At the end of some of the Greek literature essays, and occasionally in their margins, are tiny, thin scrawls written, mostly indecipherably, with a bright red pen. The first essay, on Sappho and Alcaeus, was evidently not a success. Several crimson question marks litter the margins. Later comes ‘I don’t follow’. At the end is the comment, ‘I think you should have tried to bring out more of the intense individuality of both poets, & their amazing ability to make poetry out of the simplest words & most ordinary experiences’.
‘The structure of an epinician ode of Pindar’ came back confettied with red ink. Five lines of comment at the end are completely illegible, but they don’t look complimentary. An essay on Oedipus Tyrranus wasn’t much better, and attracted just two short sentences, one of them an accusing question. Then, slowly, I seem to have improved. Or at least there are a few more approving, though laconic, remarks: ‘this is sound’, ‘good’. Finally, at the end of a long essay on Aristophanes’ Birds, one of my favourite plays, the single sentence, ‘This is an excellent account & very pleasantly written’. I must have left the room after that tutorial felling like I’d scored the winning goal in the World Cup final.
The red pen belonged to a long-retired Fellow called Henry Thomson Deas. I think he was a Scot. I don’t have a clear memory of his physical presence, (though a photo of him as a much younger man has come to light). He’d made his scholarly reputation in 1931 with a long article in Harvard Studies in Classical Philology entitled ‘The scholia vetera to Pindar’. Pindar was a famously and ferociously difficult Greek poet, known for his long hymns of praise to sporting celebrities. Deas was admired for his ingenuity in disentangling the ancient commentaries on these poems. After that, though, he seems to have suffered from writer’s block. He never completed a doctorate or published a book. In fact, he produced very little during the forty years between his moment of glory in 1931 and the year in which he taught me. Today, in these competitive university times, I don’t suppose he’d survive long.

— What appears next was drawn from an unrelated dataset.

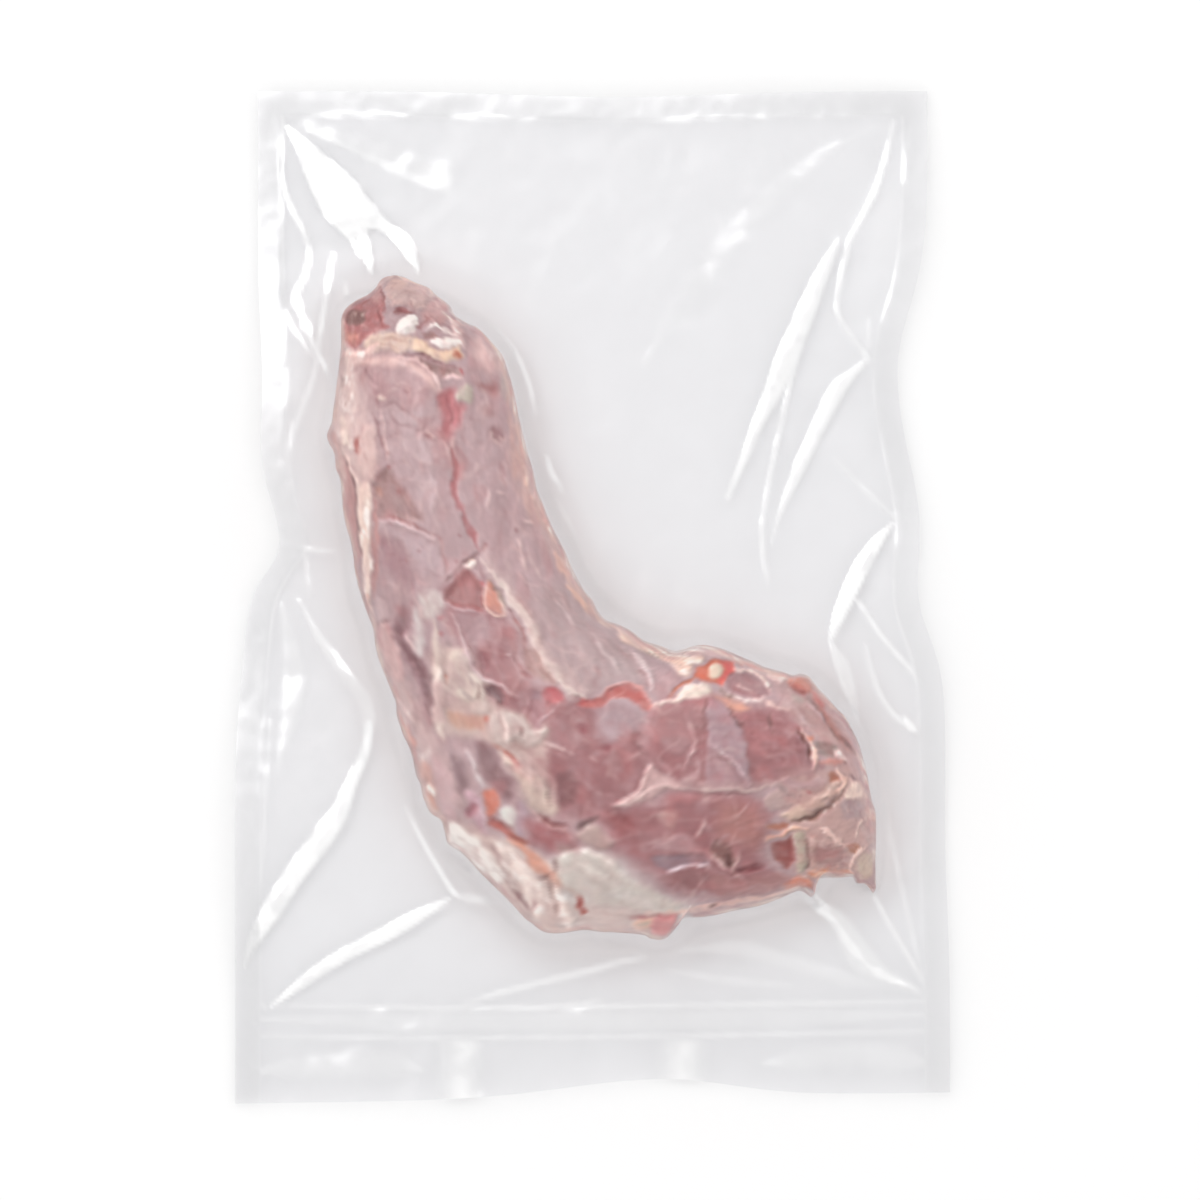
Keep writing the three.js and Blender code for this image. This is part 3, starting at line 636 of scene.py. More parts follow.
stroke(rgb(202, 128, 114), (1, 2), -0.2, (-35, -51.4), (-31, -54), (-27.4, -56.6), strength=0.9)
stroke(rgb(226, 204, 200), 0.9, 0.6, (-16.6, -51.4), (-12, -53), (-8.4, -54.2))

# %% [markdown]
# ## The instep
# Along the inner bend lie a peach-coloured patch, an orange and red triangle with a pale round spot in
# it, and a little lens of tissue with white lips.

# %% The instep
patch(rgb(232, 205, 192), 1.8, 0.7, (8.6, -10.6), (14, -12.4), (19, -15.8), (25, -18.4), (32, -20),
      (38, -20.4), (38.4, -22.4), (35.6, -24.8), (33, -28), (30, -27), (27, -23.2), (21, -20.4),
      (15, -17.4), (10, -15))
patch(WHITE_FAT, 1.2, 0.5, (31, -25.4), (33, -25.2), (32.6, -27), (31.2, -26.8), strength=0.8)
patch(rgb(211, 182, 181), 1.8, 0.8, (31, -18.6), (35, -17.2), (39, -16.8), (45, -18.2), (50.6, -20.7),
      (45, -21.2), (38, -20.6), (33, -20))
stroke(rgb(230, 216, 217), (1.2, 2), 0.5, (13.5, -19), (17, -22), (19.5, -27), (20.6, -32.4))
patch(rgb(212, 124, 102), 1.2, -0.4, (34.8, -27.4), (38, -24.3), (41, -22), (44, -21.6), (49.2, -22.2),
      (49.7, -25), (48, -28.4), (45, -31.2), (42, -29.8), (38.4, -28.8))
patch(rgb(214, 116, 114), 2.4, 0, (44.6, -22), (49.2, -22.4), (49.6, -25), (48, -28), (45, -31),
      (44.4, -28.6), (46, -25))
patch(rgb(220, 198, 182), 1, 0.7, (40.2, -25.6), (41.6, -23.2), (44.4, -23), (46, -25.4), (44.6, -28),
      (41.6, -28))
patch(rgb(234, 220, 210), 1.2, 1.0, (27, -37), (31, -33.4), (33, -30.9), (36.4, -29.8), (40, -30),
      (41.6, -33), (38, -35.2), (33, -35.7))
stroke(rgb(208, 128, 104), (0.8, 1.4), -0.4, (26.8, -35.2), (31, -31.2), (35.2, -28.2))
patch(rgb(216, 166, 150), 1.8, 0.3, (40.6, -33.4), (46, -35.4), (52, -37), (55.6, -39), (49, -40),
      (44, -36))
patch(rgb(177, 138, 141), 1, -0.5, (48, -26), (52, -25.8), (56, -27), (60.4, -30.4), (62, -33), (61, -35),
      (55, -34.8), (50, -33.6), (47, -31.4))
stroke(rgb(238, 216, 205), 1.1, 0.7, (50, -24.6), (55, -25.6), (58, -27), (60.4, -29.6), (62.2, -32.6))
stroke(rgb(242, 228, 222), 1.1, 0.8, (45, -33.2), (50, -35.2), (56, -35.9), (61, -35.5))
stroke(rgb(124, 90, 84), 0.7, -0.5, (44.5, -32.6), (47, -34.3), (50, -35.5), strength=0.9)
stroke(rgb(226, 206, 202), 1.2, 0.5, (50, -30), (54, -32), (58, -33.5), strength=0.8)
stroke(rgb(214, 138, 118), 0.9, -0.3, (50, -22.8), (54, -23.2), (60, -25.2))
patch(rgb(236, 210, 206), 1.4, 0.5, (60.6, -25.4), (66, -26.2), (69.4, -27.4), (66.4, -30), (62.6, -28.8))
patch(rgb(204, 132, 113), 1.2, 0.6, (69, -29), (71, -27.4), (75, -28), (77.5, -31), (76, -33), (73, -33),
      (69.5, -31.5))
patch(rgb(152, 80, 76), 1.2, -0.4, (69.3, -30.4), (72, -31), (75, -33), (73, -33.4), (70, -32.2),
      strength=0.9)
patch(rgb(196, 116, 112), 1.2, 0.5, (77, -32), (79.8, -34.8), (81.2, -38), (79.5, -38.6), (77.4, -35.5))
stroke(rgb(140, 98, 98), (0.8, 1.1), -0.7, (75, -34.5), (77, -37), (80, -41), (82.5, -45), (86, -49),
       (88.5, -51), (92, -55), strength=0.9)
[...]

The historian of the College mentions that Deas was on the losing, conservative side in an impenetrable academic civil war in the 1950s called the ‘Peasants’ Revolt’. After this he retreated from the corporate life of the College and the company of the Fellows. By the time I arrived as an undergraduate he was kept on for occasional teaching duties, old though he was, presumably because the College had a shortage of Classics teachers.
(Our Director of Studies was another ancient Fellow, Guy Griffith, a mild and amiable man from Sheffield, a researcher on the megalomaniac Alexander the Great. In his rooms in Tree Court he would lead us in enjoyable, sherry-laced seminars before dinner. Long before, in 1936, he’d published a book with the political philosopher Michael Oakeshott called A guide to the classics. I still have a copy. It has a brown cloth cover and the appearance of being a dull summary of Greek and Roman civilisation. It’s actually a lively primer on how to pick a winning horse in the Derby. It was said that no book was more widely read among the College’s Fellows.)

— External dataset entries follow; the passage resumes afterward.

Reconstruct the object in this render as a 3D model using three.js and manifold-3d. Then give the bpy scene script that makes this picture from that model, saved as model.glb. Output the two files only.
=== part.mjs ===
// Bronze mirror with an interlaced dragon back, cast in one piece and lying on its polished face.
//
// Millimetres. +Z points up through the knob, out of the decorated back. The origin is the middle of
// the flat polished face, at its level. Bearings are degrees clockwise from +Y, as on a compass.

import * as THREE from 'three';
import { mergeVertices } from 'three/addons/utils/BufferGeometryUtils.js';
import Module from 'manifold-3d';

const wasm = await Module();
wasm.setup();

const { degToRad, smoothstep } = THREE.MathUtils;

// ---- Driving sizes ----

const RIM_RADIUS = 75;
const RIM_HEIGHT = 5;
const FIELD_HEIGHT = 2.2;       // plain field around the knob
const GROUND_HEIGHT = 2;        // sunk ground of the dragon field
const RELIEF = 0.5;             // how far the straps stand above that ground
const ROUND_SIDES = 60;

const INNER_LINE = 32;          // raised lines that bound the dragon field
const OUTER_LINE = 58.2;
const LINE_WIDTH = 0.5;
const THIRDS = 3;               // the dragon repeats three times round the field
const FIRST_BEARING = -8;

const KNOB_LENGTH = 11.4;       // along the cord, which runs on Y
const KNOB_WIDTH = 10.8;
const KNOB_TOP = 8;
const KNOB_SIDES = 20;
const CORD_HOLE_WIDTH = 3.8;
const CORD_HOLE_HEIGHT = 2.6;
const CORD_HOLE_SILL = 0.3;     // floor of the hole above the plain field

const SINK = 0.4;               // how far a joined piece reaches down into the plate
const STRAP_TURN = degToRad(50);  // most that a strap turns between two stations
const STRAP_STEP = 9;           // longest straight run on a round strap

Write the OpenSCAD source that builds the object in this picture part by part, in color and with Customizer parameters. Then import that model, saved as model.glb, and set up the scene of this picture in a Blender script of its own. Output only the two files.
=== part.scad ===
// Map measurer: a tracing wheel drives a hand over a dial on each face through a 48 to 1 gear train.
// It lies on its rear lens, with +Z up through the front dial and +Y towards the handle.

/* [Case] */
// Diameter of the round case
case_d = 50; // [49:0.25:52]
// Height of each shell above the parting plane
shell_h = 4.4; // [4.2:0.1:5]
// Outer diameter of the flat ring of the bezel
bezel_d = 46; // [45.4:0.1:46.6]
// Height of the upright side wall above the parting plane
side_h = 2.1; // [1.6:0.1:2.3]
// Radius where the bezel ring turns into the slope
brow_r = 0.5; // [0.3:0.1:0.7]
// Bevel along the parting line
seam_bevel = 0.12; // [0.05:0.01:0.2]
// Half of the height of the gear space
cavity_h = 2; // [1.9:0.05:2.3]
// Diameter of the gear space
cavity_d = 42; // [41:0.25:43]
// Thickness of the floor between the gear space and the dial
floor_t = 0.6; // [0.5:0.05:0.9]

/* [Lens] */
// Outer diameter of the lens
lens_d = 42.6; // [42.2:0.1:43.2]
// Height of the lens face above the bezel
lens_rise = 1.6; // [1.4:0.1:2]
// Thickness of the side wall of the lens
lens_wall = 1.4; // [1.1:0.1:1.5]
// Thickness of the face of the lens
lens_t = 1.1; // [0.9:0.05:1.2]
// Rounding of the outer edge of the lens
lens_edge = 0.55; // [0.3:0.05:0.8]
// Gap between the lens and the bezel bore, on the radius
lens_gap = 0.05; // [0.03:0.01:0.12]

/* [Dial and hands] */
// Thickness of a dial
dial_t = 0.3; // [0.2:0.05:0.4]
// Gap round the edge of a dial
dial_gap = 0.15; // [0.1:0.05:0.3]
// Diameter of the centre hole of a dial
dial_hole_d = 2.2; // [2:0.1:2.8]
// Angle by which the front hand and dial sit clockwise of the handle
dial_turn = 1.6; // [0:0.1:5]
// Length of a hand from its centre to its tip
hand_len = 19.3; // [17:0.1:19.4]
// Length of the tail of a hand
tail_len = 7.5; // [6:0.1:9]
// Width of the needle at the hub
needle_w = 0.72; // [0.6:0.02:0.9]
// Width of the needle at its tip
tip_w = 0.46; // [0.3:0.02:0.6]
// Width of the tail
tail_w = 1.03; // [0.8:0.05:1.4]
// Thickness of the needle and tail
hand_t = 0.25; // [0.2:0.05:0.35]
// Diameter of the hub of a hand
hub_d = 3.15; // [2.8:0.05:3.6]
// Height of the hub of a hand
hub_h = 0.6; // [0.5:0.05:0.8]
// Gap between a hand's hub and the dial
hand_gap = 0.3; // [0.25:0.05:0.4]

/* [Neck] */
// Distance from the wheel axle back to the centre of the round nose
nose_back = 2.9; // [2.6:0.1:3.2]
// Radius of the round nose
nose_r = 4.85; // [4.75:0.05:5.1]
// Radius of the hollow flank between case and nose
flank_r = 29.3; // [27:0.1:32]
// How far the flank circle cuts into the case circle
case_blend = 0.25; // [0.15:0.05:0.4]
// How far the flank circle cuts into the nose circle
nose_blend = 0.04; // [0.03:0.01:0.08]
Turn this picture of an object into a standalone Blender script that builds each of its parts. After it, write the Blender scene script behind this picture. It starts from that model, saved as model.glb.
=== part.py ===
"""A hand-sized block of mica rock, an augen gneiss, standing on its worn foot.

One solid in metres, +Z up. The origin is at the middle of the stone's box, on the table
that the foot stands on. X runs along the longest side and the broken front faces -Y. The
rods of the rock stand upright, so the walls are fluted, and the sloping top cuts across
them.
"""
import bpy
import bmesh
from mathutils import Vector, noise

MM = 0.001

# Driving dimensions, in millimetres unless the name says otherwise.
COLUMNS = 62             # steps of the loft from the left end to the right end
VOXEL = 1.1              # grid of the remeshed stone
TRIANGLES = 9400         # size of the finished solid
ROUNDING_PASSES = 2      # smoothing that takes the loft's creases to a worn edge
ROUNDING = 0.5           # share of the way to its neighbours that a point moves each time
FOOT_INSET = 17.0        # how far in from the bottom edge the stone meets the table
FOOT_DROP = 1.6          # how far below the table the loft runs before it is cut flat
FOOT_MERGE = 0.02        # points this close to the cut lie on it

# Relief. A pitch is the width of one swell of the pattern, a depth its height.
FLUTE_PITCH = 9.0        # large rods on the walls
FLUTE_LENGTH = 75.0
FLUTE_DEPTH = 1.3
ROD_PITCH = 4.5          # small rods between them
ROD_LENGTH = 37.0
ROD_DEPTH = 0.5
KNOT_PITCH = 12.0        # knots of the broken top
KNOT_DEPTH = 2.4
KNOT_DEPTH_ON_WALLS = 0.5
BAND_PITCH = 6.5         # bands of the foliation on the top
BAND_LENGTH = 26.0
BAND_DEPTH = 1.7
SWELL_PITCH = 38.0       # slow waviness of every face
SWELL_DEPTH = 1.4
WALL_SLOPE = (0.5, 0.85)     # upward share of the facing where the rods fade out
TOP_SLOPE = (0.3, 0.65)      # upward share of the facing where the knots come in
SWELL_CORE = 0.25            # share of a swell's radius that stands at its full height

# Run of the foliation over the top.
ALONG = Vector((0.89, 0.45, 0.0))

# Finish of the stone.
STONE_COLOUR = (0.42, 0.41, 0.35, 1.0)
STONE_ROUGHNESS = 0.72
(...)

Mr Deas held his tutorials in a spartan room in a forgotten Victorian outpost of the College (he had no rooms there himself). I went along there, dressed in my ragged, third-hand undergraduate gown – Deas was a stickler for tradition – with little expectation of being enlightened. And indeed I don’t remember learning much from those encounters. For Deas, like most who taught Greek and Latin at the time, the study of literature was text-heavy and resolutely untheoretical, and he concentrated on explaining minutiae. (Denys Page, I remember, was similar: he would try to unravel the mysteries of Oedipus Tyrranus as if it were a classic-age English detective story – unsurprising, maybe, since in wartime he’d worked on codebreaking in Bletchley Park.)

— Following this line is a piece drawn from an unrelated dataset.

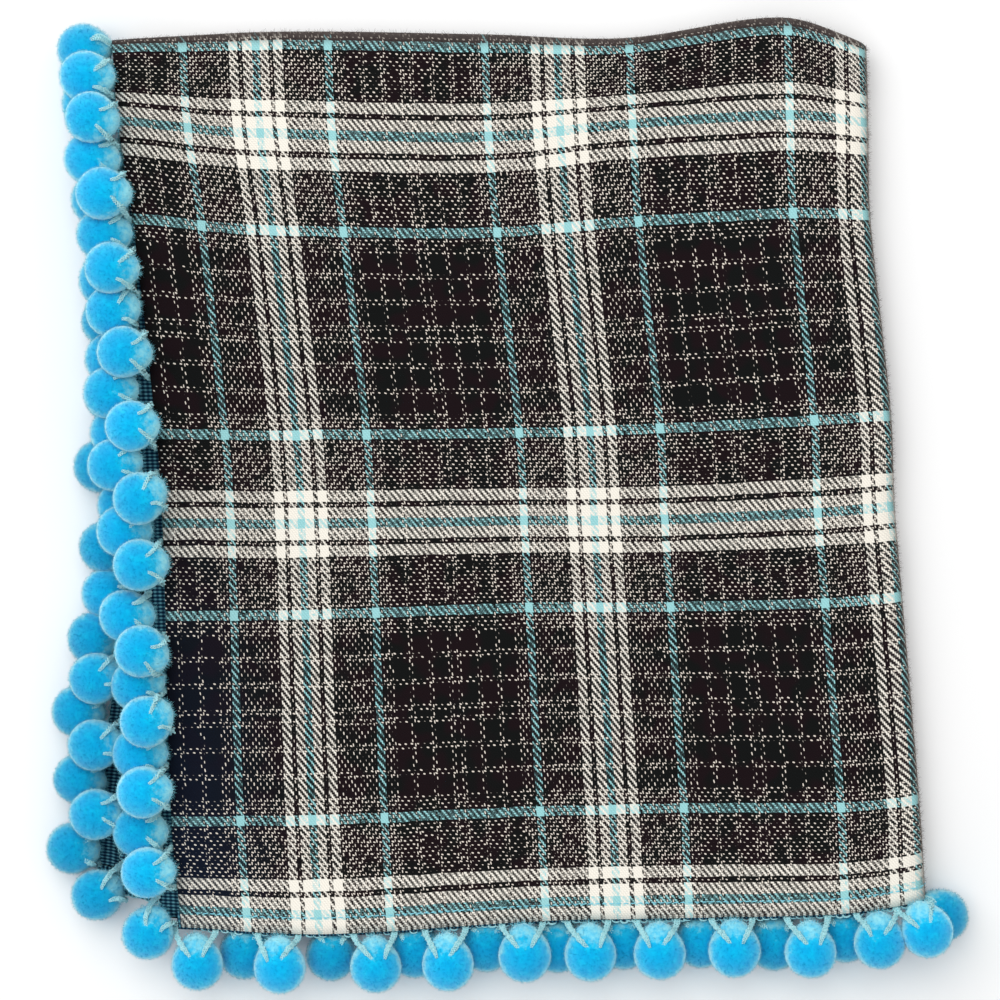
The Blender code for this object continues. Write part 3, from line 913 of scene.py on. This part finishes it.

And yet, behind that dour façade and across the years of disappointment, Henry Deas still responded in an intense and instinctive way to the power of the Greek poets. Rereading the words he wrote in red on my essay about the language of Sappho, the most direct and thrilling of all ancient writers, I suddenly felt a warmth for the man, and a regret that I’d not taken full advantage of the long experience he had to offer.
Mr Deas died soon after he finished teaching me in summer 1971. But I’ll remember him a while longer, even as I take the red file of notes and essays in the car to the recycling centre. (The undergraduate gown’s going, too.)
Gwych iawn Andrew. This is both moving and stirring. Mr. Deas’ heartfelt comments remind you why poetry matters.
Lluchiais fy nhraethodau a’r sylwadau arnynt ddegawdau’n ôl.
Wyt ti wedi gwneud lluniau digidol o’r traethodau hyn neu wyt wedi ymollwng yn llwyr i’r hyn yr oedd fy Mam yn ei alw’n Wheelie Bin Syndrome?
Diolch yn fawr, Emyr. Na, dim awydd ‘da fi gadw dim o’r traethodau – maen nhw i gyd wedi mynd i ailgylchu/ebargofiant …
Bore da Andrew wedi mwynhau yn ddirfawr eich atgofion. Beth yw cyfeiriad eich e bost os gwelwch yn dda- arwahan I r wefan glodwiw hon ? Hywel
Henry Thomson Deas was my paternal grandfather. I am currently poring over the very few photographs that survive of him as a young man. If you receive this I would be most grateful if you could get in touch. Henry Deas had four children of whom my father was the eldest. Of the four only one daughter remains, but she and I are delighted to have found this, the only account we have ever read of what he was like as a tutor.